By Amanda Kim Stairrett
Fort Hood Herald
Progress in Iraq has to be event-driven, said Lt. Col. Frank Y. Rangel Jr., who is on leave from a deployment to Iraq and spoke Sept. 11 about the progress he has seen and what still needs to be done.
Setting a specific time for when Iraqi police and security forces can take control of their country won’t work and the officials are setting the right path with benchmarks, said the commander of the 89th Military Police Brigade’s 720th Military Police Battalion. He wished he knew when Iraqi police forces would be able to stand on their own, but said it relied on the ground commanders and Iraqi leaders to evaluate what was and wasn’t possible.
The battalion deployed in February, according to a battalion spokesman.
Rangel’s soldiers are responsible for training Iraqi police forces. The battalion falls under the 3rd Infantry Division, and the soldiers work in the southern areas of Baghdad Province and Babil Province. Progress in Babil has been great, Rangel said, and Iraqis have taken control of certain areas.
Emergency Response Units, much like SWAT teams, have had success in the province. The lieutenant colonel said the Iraqi government has a five-year plan to build similar units in each province.
While there have been great steps forward in Babil Province, Rangel said, there are still issues in areas of Baghdad Province. It is experiencing a slower progress because it has a more varied culture.

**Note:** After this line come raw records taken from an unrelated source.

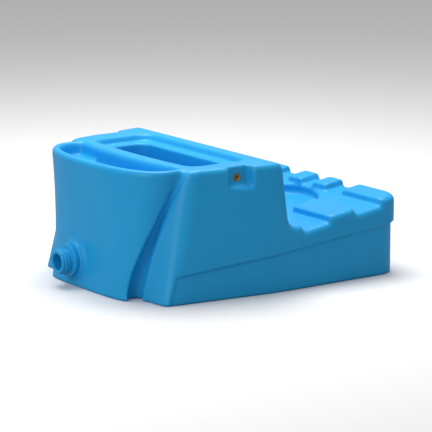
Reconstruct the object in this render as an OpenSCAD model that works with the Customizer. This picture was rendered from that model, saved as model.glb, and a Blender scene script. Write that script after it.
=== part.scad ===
// Mounting block for a stable yard: one hollow rotationally moulded body with a tall
// bow-fronted head, an open well and tray in the head's top, and a low ribbed deck
// behind it. A drain spout stands in the bow and a brass insert sits in each side.
// X runs from the bow to the rear of the deck, Y across, Z up, and z = 0 is the ground.

/* [Overall] */
// Length from the spout's mouth to the rear of the deck
overall_length = 740; // [650:5:900]
// Width across the body at its widest
overall_width = 582; // [500:2:700]
// Height of the head's rim above the ground
head_height = 300; // [260:2:360]
// Thickness of the moulded wall
wall = 7; // [4:0.5:9]

/* [Head] */
// How far the head's rear wall is from the rear of the deck, at the rim
deck_length = 348; // [330:2:400]
// How far the rear wall of the head leans back between its rim and the deck
rear_lean = 20; // [0:1:40]
// Half of what the body loses in width between the head's rear and its shoulders
shoulder_taper = 40; // [20:1:60]
// Distance from the head's rear wall to the shoulders, at the rim
shoulder_setback = 232; // [210:2:250]
// Length of the straight side in front of the head's rear wall before its taper
straight_side = 16; // [8:1:40]
// Length of the cove between each shoulder and the bow, at the rim
cove_run = 22; // [14:1:30]
// Half width of the bow where it leaves the shoulders
bow_half_width = 235; // [200:1:240]
// How far the bow stands in front of its coves
bow_depth = 95; // [80:1:130]
// How far the bow's wall is drawn in at its waist
bow_waist = 12; // [0:1:20]
// How far the foot of each shoulder is carried forward
foot_forward = 56; // [20:1:70]
// How far the foot of each shoulder spreads outwards
foot_spread = 14; // [0:1:24]
// How far the cove between foot and bow cuts in at the ground
cove_depth = 62; // [20:1:80]

/* [Well and tray] */
// Length of the rebate that a lid would lie in
rebate_length = 158; // [120:1:170]
// Width of the rebate
rebate_width = 400; // [300:2:410]
// Depth of the rebate
rebate_depth = 17; // [8:0.5:25]
// Width of the ledge round the well inside the rebate
ledge = 24; // [12:1:30]
// Distance from the head's rear wall to the rebate
rear_band = 40; // [30:1:60]
// Depth of the well below the rim
well_depth = 190; // [120:2:220]
// Thickness of the divider between the well and the tray
divider = 46; // [30:1:60]
// Width of the rim round the tray
rim_band = 26; // [18:1:34]
// Depth of the tray below the rim
tray_depth = 40; // [25:1:60]
// Length across the body of the hand hole in the tray's floor
hand_hole_length = 130; // [90:1:160]
// Width of the hand hole
hand_hole_width = 34; // [24:1:36]
// Depth of the hand hole below the tray's floor
hand_hole_depth = 45; // [20:1:70]

/* [Side pockets and inserts] */
// Width of the pocket in each side
pocket_width = 56; // [40:1:70]
// Height of the pocket below the rim
pocket_height = 46; // [36:1:60]
// Depth of the pocket into the side
pocket_depth = 18; // [12:1:24]
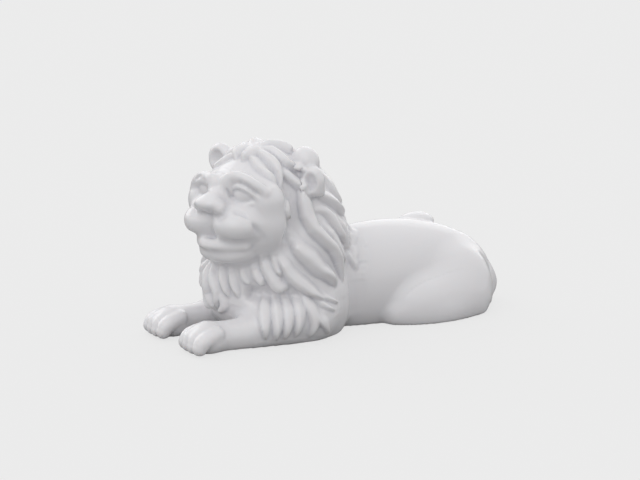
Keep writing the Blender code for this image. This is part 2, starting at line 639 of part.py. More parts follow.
def points_of(mesh):
    """A mesh's points as an array."""
    points = np.empty(len(mesh.vertices) * 3, np.float32)
    mesh.vertices.foreach_get("co", points)
    return points.reshape(-1, 3).astype(float)


def edges_of(mesh):
    """A mesh's edges as an array of pairs."""
    edges = np.empty(len(mesh.edges) * 2, np.int32)
    mesh.edges.foreach_get("vertices", edges)
    return edges.reshape(-1, 2)


def evened(points, edges):
    """Each point moved half of the way to the mean of its neighbours."""
    total = np.zeros_like(points)
    count = np.bincount(edges.ravel(), minlength=len(points))
    for a, b in (edges.T, edges.T[::-1]):
        for axis in range(3):
            total[:, axis] += np.bincount(a, points[b, axis], len(points))
    return (points + total / count[:, None]) / 2


def remeshed(obj, voxel):
    """Gives an object one closed skin on a grid this fine."""
    remesh = obj.modifiers.new("skin", "REMESH")
    remesh.mode = "VOXEL"
    remesh.voxel_size = voxel
    skin = bpy.data.meshes.new_from_object(obj.evaluated_get(bpy.context.evaluated_depsgraph_get()))
    obj.modifiers.clear()
    obj.data = skin


def carved(points, edges):
    """The skin's points on the smooth form, evened out, with the locks raised and a flat underside."""
    points = press(np.maximum(points, (-np.inf, -np.inf, 0)), smooth_form)
    for _ in range(EVEN_ROUNDS):
        points = press(evened(points, edges), smooth_form, 2)
    _, normal = slopes(points, smooth_form)
    normal = unit(normal)
    points = points + normal * lock_relief(points, normal, all_locks())[:, None]
    points[points[:, 2] < FOOT, 2] = 0
    return points


def build_lion(voxel=VOXEL):
    """The lion as one object, in metres, on its flat underside."""
    lion = bpy.data.objects.new("lion", blank_mesh())
    collection = bpy.data.collections.new("porcelain_lion")
    bpy.context.scene.collection.children.link(collection)
    collection.objects.link(lion)
    remeshed(lion, voxel)
    points = carved(points_of(lion.data), edges_of(lion.data))
    lion.data.vertices.foreach_set("co", points.astype(np.float32).ravel())
    lion.data.transform(Matrix.Scale(UNIT, 4))
    lion.data.shade_smooth()
    return lion


def faceted(lion, triangles):
    """Lets a Decimate modifier thin the skin to this many triangles."""
    faces = sum(len(face.vertices) - 2 for face in lion.data.polygons)
    decimate = lion.modifiers.new("facets", "DECIMATE")
    decimate.ratio = triangles / faces


def glazed(lion):
    """Gives the lion its white porcelain glaze."""
    glaze = bpy.data.materials.new("white_glaze")
    glaze.use_nodes = True
    shader = glaze.node_tree.nodes["Principled BSDF"]
    shader.inputs["Base Color"].default_value = PORCELAIN
    shader.inputs["Roughness"].default_value = GLAZE_ROUGHNESS
    lion.data.materials.append(glaze)


def main():
    for obj in list(bpy.data.objects):
        bpy.data.objects.remove(obj)
    lion = build_lion()
    faceted(lion, TRIANGLES)
    glazed(lion)


if __name__ == "__main__":
    main()
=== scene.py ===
"""Looks of the lying porcelain lion: its carved skin under a white glaze, on a pale studio floor."""

import logging
import math
from abc import ABC, abstractmethod
from dataclasses import dataclass, fields
from enum import Enum
from typing import Callable, Iterator

import bpy
import numpy as np
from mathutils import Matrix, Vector


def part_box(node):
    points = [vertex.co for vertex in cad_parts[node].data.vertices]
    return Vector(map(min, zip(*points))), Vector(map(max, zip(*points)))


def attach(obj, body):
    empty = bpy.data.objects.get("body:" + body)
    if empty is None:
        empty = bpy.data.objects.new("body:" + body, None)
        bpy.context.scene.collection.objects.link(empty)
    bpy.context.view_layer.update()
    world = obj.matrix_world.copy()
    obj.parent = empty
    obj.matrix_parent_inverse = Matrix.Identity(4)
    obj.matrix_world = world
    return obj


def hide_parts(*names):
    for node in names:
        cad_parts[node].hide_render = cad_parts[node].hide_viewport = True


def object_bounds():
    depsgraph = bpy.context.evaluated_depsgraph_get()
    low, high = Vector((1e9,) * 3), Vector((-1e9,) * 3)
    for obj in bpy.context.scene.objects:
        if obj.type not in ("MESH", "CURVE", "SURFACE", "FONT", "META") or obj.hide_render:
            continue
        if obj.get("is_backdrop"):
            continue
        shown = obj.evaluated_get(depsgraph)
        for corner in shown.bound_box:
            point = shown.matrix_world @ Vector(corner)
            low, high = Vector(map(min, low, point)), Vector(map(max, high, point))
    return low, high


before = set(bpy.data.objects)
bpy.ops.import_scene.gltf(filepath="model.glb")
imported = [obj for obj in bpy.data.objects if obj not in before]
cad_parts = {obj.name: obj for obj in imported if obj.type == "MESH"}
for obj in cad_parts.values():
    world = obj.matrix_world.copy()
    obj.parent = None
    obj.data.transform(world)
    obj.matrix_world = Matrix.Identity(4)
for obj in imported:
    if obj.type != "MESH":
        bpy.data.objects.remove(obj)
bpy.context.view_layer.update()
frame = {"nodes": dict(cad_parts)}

log = logging.getLogger("porcelain_lion")

Array = np.ndarray
Triple = tuple[float, float, float]
Colour = tuple[float, float, float, float]
Form = Callable[[Array], Array]

# The figure is a free form, so its sizes are shares of its own length.
SHARES_LONG = 160.2  # tips of the forepaws to the back of the tail
OUTSIDE = 6.0  # value of the clay where no mass is near
MARGIN = 2.0  # how far beyond its soft edge a mass is worked out
LOCK_MARGIN = 1.0  # how far beyond its half width a lock is worked out
PROBE = 0.05  # step for measuring slopes
GENTLEST = 0.25  # least square of a slope that a move is divided by
TINY = 1e-9


class Sides(Enum):
    """Which sides carry a mass, a mark or a lock: the place as given, its mirror image, or both."""

    ONE = (1,)
    FAR = (-1,)
    BOTH = (1, -1)


class Frame(Enum):
    """What a tress is drawn in: the head's own coordinates, or angles and heights round the mane's axis."""

    HEAD = "head"
    MANE = "mane"


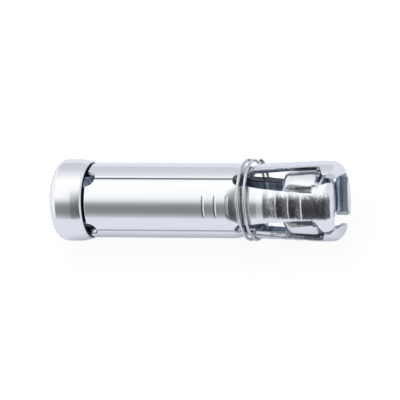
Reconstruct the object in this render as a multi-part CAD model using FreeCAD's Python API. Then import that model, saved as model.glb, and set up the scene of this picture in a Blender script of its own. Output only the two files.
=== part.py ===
import FreeCAD, Part
import math
import os

# Expansion anchor sleeve for a 10 mm bolt, lying with its axis along X.
# The origin is the centre of the cap's outer end face, where the bolt goes in.
# Four pressed shell segments stand round the axis, their heels held in a pressed cap.
# A loose wire ring of two turns lies in a groove round their necks.
# A tapered nut with four flats sits between the necks, in front of the curled feet.
# All sizes are in millimetres.

# Cap
cap_radius = 8.0
cap_length = 6.85
cap_wall = 0.6
cap_corner = 1.4
cap_hole_radius = 5.25
crimp_start = 4.6
crimp_drop = 0.3
lip_radius = 0.7

# Shell segments, along the axis
sheet = 1.25
heel_gap = 0.4
rim_gap = 0.7
body_length = 29.65
shoulder_chamfer = 0.25
groove_ramp = 1.1
groove_floor = 3.1
neck_length = 11.6
foot_straight = 1.0
foot_bend = 2.5

# Shell segments, across the axis
segment_count = 4
front_clearance = 0.2
body_radius = 7.3
groove_depth = 0.55
neck_rise = 0.5
foot_radius = 7.75
seam_gap = 0.25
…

Rangel said the Shi’a government must incorporate more Sunnis and when each side gets over its levels of distrust, progress would truly be made.
Peace is a common goal for all Iraqis, Rangel said. They want to be able to do everyday activities such as go grocery shopping and have amenities such as electricity and running water.
The success of the forces the battalion’s soldiers train is based on how well Iraqis can recruit policemen. A police force should reflect the community it serves, Rangel said; that way, citizens feel that goals and agendas are being met. The soldiers had a larger role in recruiting when they first arrived in the country, but that task is now primarily up to Iraqi policemen, Rangel said.
His soldiers encounter few problems when training their Iraqi counterparts, but the real challenge lies in finding resources and budgeting. The police must work through levels of bureaucracy in order to get needed supplies such as fuel, ammunition and vehicles. Rangel said he has seen a lot of sectarian agendas slow down the progress, but he has also seen people work together quickly to address those problems. The challenge is prioritizing who needs what and when, he said.
“Iraq is a nation with many, many needs,” Rangel said.
Despite the challenges, Rangel sees Iraq as a nation with tremendous potential. The country could take advantage of its oil reserves and rivers for hydroelectric power, he said. The population is educated, and Iraqis are “sophisticated, forward-looking people,” he added.
He said that Americans have unrealistic goals if they expect change to occur overnight. The progress isn’t as fast as Americans are used to and democracy is a new concept to Iraqis. To expect Iraq to look like America is unrealistic, Rangel said.
“It needs to be an Iraq for Iraqis and not for anybody else,” he said.